⟨

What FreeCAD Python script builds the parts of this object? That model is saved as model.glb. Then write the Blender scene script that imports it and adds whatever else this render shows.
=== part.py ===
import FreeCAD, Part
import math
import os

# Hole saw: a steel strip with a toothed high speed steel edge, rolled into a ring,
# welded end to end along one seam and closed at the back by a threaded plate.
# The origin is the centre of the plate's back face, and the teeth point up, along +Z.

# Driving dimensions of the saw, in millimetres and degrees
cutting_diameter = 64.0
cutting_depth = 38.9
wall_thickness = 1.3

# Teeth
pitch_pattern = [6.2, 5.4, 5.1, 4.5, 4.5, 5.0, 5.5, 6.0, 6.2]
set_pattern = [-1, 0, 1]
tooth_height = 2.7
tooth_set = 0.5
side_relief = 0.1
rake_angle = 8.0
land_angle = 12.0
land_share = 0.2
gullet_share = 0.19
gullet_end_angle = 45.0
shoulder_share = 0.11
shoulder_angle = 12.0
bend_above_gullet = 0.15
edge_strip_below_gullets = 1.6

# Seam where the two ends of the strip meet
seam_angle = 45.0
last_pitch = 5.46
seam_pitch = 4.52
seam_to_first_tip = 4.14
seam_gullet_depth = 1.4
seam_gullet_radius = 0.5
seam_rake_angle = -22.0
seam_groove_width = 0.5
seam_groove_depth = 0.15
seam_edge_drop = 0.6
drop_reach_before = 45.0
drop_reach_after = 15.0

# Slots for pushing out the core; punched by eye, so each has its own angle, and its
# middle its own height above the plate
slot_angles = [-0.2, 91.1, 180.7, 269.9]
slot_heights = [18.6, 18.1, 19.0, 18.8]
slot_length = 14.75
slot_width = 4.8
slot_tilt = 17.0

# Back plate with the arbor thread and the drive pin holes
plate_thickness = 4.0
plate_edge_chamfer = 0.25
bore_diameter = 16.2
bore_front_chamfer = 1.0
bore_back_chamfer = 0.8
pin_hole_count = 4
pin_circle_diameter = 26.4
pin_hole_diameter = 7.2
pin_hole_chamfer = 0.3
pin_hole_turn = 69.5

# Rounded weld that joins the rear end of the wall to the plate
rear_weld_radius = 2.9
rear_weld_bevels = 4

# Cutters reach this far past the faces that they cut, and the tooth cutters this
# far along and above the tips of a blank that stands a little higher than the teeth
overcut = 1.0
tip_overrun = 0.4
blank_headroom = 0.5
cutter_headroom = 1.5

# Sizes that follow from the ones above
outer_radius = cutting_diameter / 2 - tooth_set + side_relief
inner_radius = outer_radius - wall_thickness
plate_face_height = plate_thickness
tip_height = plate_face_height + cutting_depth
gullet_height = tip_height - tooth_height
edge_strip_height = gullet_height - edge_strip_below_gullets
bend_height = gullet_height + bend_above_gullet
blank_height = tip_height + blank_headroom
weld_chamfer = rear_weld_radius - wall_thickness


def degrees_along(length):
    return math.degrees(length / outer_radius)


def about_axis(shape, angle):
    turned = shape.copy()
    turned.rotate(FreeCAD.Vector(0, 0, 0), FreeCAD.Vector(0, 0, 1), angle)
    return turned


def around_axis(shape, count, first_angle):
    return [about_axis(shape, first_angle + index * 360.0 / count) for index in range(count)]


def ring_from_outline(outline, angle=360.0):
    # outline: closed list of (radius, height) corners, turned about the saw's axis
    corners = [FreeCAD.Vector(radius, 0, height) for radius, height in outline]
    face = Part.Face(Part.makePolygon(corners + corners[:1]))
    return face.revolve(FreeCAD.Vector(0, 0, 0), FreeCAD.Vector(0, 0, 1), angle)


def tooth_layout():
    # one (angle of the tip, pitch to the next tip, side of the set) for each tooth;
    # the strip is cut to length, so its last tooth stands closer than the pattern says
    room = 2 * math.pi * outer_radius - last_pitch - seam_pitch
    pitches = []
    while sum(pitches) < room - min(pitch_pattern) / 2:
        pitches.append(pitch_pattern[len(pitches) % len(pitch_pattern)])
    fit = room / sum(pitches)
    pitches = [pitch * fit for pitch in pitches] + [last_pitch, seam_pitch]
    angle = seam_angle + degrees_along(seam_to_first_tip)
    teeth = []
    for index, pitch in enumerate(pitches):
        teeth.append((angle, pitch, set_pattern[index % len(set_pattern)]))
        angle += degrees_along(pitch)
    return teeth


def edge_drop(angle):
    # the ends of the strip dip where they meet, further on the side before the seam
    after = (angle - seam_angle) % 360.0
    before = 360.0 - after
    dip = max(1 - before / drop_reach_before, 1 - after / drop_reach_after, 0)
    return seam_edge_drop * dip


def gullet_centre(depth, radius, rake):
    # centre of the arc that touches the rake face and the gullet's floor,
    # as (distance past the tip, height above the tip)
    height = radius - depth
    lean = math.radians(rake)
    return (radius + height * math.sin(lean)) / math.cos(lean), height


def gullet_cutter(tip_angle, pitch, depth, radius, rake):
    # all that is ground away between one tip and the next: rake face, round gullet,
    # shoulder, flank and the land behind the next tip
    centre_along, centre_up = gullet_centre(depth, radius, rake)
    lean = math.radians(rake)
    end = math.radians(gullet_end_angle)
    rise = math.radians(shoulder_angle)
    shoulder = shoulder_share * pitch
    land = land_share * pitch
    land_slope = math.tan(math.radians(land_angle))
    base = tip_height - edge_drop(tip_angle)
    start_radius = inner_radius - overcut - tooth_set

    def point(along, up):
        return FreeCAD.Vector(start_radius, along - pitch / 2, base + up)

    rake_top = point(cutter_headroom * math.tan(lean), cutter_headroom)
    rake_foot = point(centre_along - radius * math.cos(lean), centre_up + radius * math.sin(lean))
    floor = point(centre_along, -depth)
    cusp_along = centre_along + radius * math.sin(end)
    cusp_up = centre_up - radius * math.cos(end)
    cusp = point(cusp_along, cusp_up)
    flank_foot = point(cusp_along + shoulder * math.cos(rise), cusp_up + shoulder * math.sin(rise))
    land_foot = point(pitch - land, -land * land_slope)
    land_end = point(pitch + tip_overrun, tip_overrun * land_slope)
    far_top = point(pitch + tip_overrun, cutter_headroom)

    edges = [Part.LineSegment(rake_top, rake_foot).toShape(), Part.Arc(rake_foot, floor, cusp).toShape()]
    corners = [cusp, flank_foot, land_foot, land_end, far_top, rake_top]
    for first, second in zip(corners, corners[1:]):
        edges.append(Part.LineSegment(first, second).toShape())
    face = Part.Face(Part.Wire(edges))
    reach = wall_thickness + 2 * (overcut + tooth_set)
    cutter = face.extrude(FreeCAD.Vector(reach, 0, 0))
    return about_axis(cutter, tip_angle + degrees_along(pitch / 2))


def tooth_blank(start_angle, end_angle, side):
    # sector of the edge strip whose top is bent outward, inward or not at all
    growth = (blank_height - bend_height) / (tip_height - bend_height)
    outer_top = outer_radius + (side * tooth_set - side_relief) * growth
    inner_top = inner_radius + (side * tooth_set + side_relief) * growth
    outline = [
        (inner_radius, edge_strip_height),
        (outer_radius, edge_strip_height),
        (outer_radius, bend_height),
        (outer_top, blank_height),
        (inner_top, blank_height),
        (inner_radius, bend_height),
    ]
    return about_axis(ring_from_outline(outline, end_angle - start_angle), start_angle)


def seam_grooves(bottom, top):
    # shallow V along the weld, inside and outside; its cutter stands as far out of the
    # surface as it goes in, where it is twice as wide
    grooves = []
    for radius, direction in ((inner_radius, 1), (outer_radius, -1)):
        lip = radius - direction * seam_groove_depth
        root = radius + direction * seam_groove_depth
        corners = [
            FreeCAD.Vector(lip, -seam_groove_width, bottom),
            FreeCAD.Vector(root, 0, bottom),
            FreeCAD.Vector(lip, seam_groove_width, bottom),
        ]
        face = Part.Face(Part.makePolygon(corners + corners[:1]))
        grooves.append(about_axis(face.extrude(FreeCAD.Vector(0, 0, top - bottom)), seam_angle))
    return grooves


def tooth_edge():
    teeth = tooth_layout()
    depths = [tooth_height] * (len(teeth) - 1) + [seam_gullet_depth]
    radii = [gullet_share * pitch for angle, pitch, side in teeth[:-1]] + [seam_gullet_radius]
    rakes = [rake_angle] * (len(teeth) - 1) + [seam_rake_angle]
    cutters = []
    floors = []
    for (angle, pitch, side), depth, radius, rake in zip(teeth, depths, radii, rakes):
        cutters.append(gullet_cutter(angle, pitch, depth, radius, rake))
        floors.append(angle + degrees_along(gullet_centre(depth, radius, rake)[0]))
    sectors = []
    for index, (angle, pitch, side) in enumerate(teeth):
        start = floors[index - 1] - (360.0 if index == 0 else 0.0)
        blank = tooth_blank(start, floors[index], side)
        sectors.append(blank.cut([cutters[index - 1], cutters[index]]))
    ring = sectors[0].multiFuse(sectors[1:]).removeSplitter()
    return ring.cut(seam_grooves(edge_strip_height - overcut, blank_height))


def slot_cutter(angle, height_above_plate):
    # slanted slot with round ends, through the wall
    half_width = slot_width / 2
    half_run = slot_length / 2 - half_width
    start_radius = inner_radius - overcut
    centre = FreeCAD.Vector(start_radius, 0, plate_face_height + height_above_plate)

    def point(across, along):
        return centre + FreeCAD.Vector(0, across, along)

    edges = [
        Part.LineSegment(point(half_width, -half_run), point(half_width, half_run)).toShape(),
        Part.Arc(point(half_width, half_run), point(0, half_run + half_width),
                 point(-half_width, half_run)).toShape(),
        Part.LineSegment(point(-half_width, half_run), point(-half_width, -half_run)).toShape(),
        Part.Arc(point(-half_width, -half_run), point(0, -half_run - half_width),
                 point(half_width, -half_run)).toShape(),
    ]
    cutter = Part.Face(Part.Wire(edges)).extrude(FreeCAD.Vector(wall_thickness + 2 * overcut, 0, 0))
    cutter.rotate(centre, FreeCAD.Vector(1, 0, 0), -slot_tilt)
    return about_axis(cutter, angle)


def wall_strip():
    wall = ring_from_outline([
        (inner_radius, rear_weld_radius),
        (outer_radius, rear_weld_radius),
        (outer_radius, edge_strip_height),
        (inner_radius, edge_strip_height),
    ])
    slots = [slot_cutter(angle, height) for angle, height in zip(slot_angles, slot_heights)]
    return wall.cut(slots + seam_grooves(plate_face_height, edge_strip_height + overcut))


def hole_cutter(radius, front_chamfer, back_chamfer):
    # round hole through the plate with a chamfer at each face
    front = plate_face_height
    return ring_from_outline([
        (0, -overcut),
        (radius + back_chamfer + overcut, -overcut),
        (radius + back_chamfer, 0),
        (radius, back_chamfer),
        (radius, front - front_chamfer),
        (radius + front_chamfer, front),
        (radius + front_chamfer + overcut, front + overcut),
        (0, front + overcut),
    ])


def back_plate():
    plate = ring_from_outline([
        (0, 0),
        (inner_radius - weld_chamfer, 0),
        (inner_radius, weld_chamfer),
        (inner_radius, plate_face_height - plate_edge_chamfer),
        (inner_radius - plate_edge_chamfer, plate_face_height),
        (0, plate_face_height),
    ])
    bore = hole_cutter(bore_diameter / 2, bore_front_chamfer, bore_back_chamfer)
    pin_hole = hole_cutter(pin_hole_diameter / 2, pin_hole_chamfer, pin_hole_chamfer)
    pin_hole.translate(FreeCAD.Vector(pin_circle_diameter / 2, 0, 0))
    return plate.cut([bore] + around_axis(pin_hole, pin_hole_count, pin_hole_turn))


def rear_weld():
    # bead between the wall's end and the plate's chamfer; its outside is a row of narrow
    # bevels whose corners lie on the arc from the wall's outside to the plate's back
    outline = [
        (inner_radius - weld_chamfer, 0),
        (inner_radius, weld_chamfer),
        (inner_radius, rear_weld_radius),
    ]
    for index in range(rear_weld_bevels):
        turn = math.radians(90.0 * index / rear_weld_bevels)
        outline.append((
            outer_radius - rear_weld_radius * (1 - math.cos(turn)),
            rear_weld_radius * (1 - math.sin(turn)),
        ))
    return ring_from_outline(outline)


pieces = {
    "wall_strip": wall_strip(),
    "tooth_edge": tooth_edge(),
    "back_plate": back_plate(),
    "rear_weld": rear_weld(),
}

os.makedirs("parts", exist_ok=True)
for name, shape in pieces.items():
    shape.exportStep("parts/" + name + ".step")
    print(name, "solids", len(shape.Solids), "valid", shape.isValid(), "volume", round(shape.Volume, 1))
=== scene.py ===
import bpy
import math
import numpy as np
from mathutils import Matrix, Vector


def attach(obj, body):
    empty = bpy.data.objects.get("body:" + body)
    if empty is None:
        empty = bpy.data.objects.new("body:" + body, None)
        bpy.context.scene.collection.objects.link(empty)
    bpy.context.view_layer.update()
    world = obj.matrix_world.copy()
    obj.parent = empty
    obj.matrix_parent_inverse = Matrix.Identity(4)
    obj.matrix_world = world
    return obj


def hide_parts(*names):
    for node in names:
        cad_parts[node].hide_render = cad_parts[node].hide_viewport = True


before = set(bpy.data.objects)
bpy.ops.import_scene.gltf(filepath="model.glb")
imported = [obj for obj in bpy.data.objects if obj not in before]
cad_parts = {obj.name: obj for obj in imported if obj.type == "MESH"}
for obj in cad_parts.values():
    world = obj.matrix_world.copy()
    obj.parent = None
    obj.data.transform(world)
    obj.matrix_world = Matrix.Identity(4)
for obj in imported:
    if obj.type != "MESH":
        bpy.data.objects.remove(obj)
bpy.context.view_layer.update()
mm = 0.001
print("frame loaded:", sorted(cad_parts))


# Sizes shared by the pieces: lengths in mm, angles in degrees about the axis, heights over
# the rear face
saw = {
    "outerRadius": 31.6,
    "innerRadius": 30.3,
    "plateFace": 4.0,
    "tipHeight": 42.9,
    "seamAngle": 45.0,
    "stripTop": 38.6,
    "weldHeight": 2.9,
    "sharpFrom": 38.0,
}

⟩
⟨

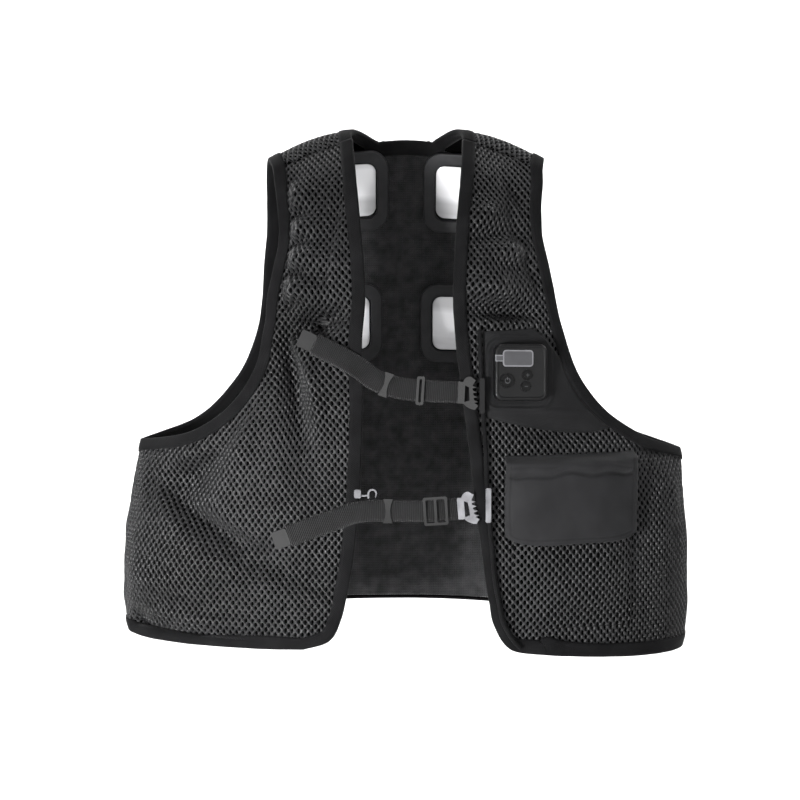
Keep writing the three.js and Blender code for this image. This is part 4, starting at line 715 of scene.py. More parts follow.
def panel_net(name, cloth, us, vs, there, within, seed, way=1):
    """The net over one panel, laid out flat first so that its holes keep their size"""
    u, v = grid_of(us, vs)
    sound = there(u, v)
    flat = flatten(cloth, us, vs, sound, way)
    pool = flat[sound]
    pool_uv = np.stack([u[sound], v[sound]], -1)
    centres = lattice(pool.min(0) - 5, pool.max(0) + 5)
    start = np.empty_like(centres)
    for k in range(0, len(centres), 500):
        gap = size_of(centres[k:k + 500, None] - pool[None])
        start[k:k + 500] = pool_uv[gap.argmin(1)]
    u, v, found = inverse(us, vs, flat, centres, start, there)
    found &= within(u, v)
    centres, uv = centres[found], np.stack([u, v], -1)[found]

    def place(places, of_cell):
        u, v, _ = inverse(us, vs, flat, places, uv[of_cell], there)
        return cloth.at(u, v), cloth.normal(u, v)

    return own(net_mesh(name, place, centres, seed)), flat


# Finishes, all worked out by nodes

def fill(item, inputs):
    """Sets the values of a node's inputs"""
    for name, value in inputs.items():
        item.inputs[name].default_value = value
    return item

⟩

Do this ▸
Make an exact transcription of the lines from the line with "# bevels whose" through the line with "before = set(bpy.data.objects)", inclusive, omitting all others.

Task solution ▸
    # bevels whose corners lie on the arc from the wall's outside to the plate's back
    outline = [
        (inner_radius - weld_chamfer, 0),
        (inner_radius, weld_chamfer),
        (inner_radius, rear_weld_radius),
    ]
    for index in range(rear_weld_bevels):
        turn = math.radians(90.0 * index / rear_weld_bevels)
        outline.append((
            outer_radius - rear_weld_radius * (1 - math.cos(turn)),
            rear_weld_radius * (1 - math.sin(turn)),
        ))
    return ring_from_outline(outline)


pieces = {
    "wall_strip": wall_strip(),
    "tooth_edge": tooth_edge(),
    "back_plate": back_plate(),
    "rear_weld": rear_weld(),
}

os.makedirs("parts", exist_ok=True)
for name, shape in pieces.items():
    shape.exportStep("parts/" + name + ".step")
    print(name, "solids", len(shape.Solids), "valid", shape.isValid(), "volume", round(shape.Volume, 1))
=== scene.py ===
import bpy
import math
import numpy as np
from mathutils import Matrix, Vector


def attach(obj, body):
    empty = bpy.data.objects.get("body:" + body)
    if empty is None:
        empty = bpy.data.objects.new("body:" + body, None)
        bpy.context.scene.collection.objects.link(empty)
    bpy.context.view_layer.update()
    world = obj.matrix_world.copy()
    obj.parent = empty
    obj.matrix_parent_inverse = Matrix.Identity(4)
    obj.matrix_world = world
    return obj


def hide_parts(*names):
    for node in names:
        cad_parts[node].hide_render = cad_parts[node].hide_viewport = True


before = set(bpy.data.objects)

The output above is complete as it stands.